I checked into the hotel, arriving just in time for the ceremony. Both wedding a reception were held in the hotel. At the reception I met an attractive woman about my age, and we flirted a little, but we agreed we shouldn’t take it any further because now we were family of a sort. (As it turned out, my niece’s marriage lasted less than a year.) At dawn the next morning I went down to the parking lot to check the tire. It was low, but the car looked to be drivable. Across the street was a shopping mall with a Sears. I’d ascertained the previous evening that the Auto Shop would be open today, Sunday, at ten o’clock. I planned to buy a set of new, badly needed tires.

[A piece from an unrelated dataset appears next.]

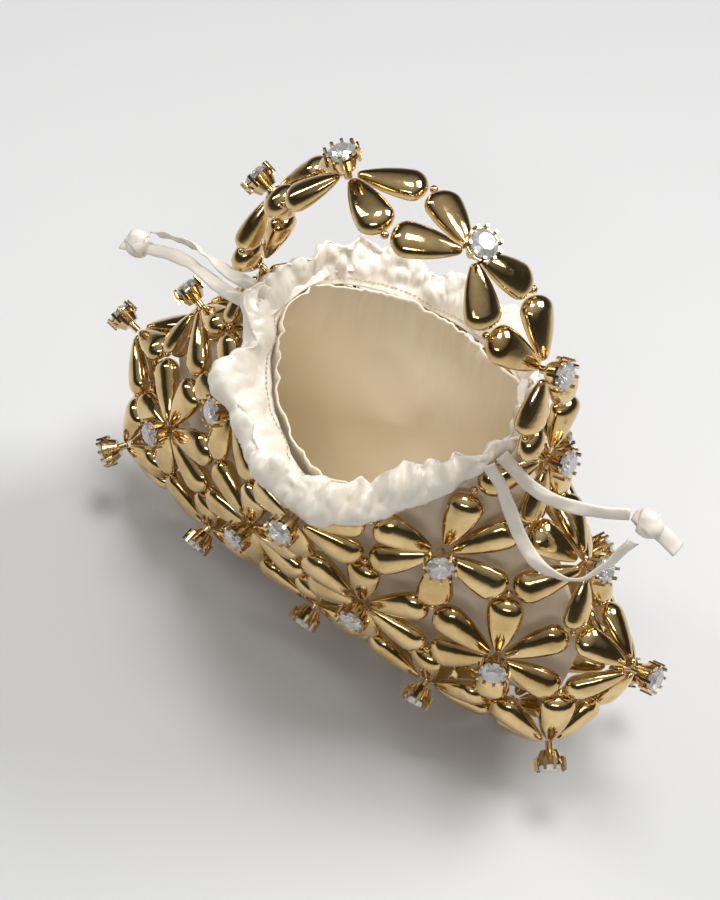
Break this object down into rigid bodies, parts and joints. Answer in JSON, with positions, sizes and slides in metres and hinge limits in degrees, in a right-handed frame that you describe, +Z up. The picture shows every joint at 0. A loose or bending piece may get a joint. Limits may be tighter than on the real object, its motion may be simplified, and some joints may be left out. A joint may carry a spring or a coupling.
{
  "type": "beaded evening bag",
  "caption": "Soft evening pouch bag netted from gold drop-bead flowers with clear claw-set stones, satin drawstring lining and a beaded top handle.",
  "frame": {"origin": "middle of the bag's footprint, on the surface it stands on", "axes": "+X along the bag's length, +Y from front to back, +Z up through the mouth"},
  "size_m": [0.2178, 0.1114, 0.2159],
  "materials": {
    "gold": "polished",
    "setting_gold": "polished",
    "crystal": "polished",
    "satin": "satin",
    "ribbon_satin": "satin"
  },
  "bodies": {
    "bag": {"drawstring_casing": "satin", "lining_pouch": "satin", "petals_keel_1": "gold", "petals_keel_2": "gold", "petals_keel_3": "gold", "petals_keel_4": "gold", "petals_lower_1": "gold", "petals_lower_10": "gold", "petals_lower_2": "gold", "petals_lower_3": "gold", "petals_lower_4": "gold", "petals_lower_5": "gold", "petals_lower_6": "gold", "petals_lower_7": "gold", "petals_lower_8": "gold", "petals_lower_9": "gold", "petals_middle_1": "gold", "petals_middle_10": "gold", "petals_middle_2": "gold", "petals_middle_3": "gold", "petals_middle_4": "gold", "petals_middle_5": "gold", "petals_middle_6": "gold", "petals_middle_7": "gold", "petals_middle_8": "gold", "petals_middle_9": "gold", "petals_ridge_1": "gold", "petals_ridge_2": "gold", "petals_upper_1": "gold", "petals_upper_2": "gold", "petals_upper_3": "gold", "petals_upper_4": "gold", "petals_upper_5": "gold", "petals_upper_6": "gold", "petals_upper_7": "gold", "petals_upper_8": "gold", "settings_lower": "setting_gold", "settings_middle": "setting_gold", "settings_upper": "setting_gold", "spacer_beads_body": "gold", "stones_lower": "crystal", "stones_middle": "crystal", "stones_upper": "crystal"},
    "handle": {"petals_handle_1": "gold", "petals_handle_2": "gold", "petals_handle_3": "gold", "petals_handle_4": "gold", "petals_handle_foot_1": "gold", "petals_handle_foot_2": "gold", "settings_handle": "setting_gold", "spacer_beads_handle": "gold", "stones_handle": "crystal"},
    "drawstring_left": {"knot_left": "ribbon_satin", "ribbon_left_back": "ribbon_satin", "ribbon_left_front": "ribbon_satin"},
    "drawstring_right": {"knot_right": "ribbon_satin", "ribbon_right_loop": "ribbon_satin", "ribbon_right_straight": "ribbon_satin"}
  },
  "joints": [
    {"name": "handle_swing", "type": "hinge", "parent": "bag", "child": "handle", "pos_m": [0, 0, 0.133], "axis": [1, 0, 0], "range_deg": [-60, 15]},
    {"name": "drawstring_right_pull", "type": "slide", "parent": "bag", "child": "drawstring_right", "axis": [1, 0, 0], "range_m": [0, 0.04]},
    {"name": "drawstring_left_pull", "type": "slide", "parent": "bag", "child": "drawstring_left", "axis": [-1, 0, 0], "range_m": [0, 0.04]}
  ],
  "couplings": [
    {"joint": "drawstring_left_pull", "follows": "drawstring_right_pull", "ratio": 1}
  ]
}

Beneath a light pole in the parking lot a space or two from my car was a ruby slipper. Just one. Of course I wondered how it came to be there and what happened to the other one and what was the story of whoever had been wearing these slippers. I should have taken the slipper or at least taken a photograph of it, but I didn’t think of it, and even if I had thought of it, this was a time before cell phone cameras and my regular camera was up in my room, and I probably wouldn’t have thought it quite proper to take the slipper, even if it was abandoned. I went back to the room. The woman from the wedding was still asleep. I crawled carefully back into bed pretending I was trying not to wake her. I didn’t succeed or I did succeed, and when she heard about the slipper she wanted to see for herself, so we snuck down to the parking lot like guilty teenagers.
Later that morning, closer to noon than ten, I did buy four new tires, and we made the trip home without incident, though we did stop several times for various reasons.
The flower and the pill must be friends.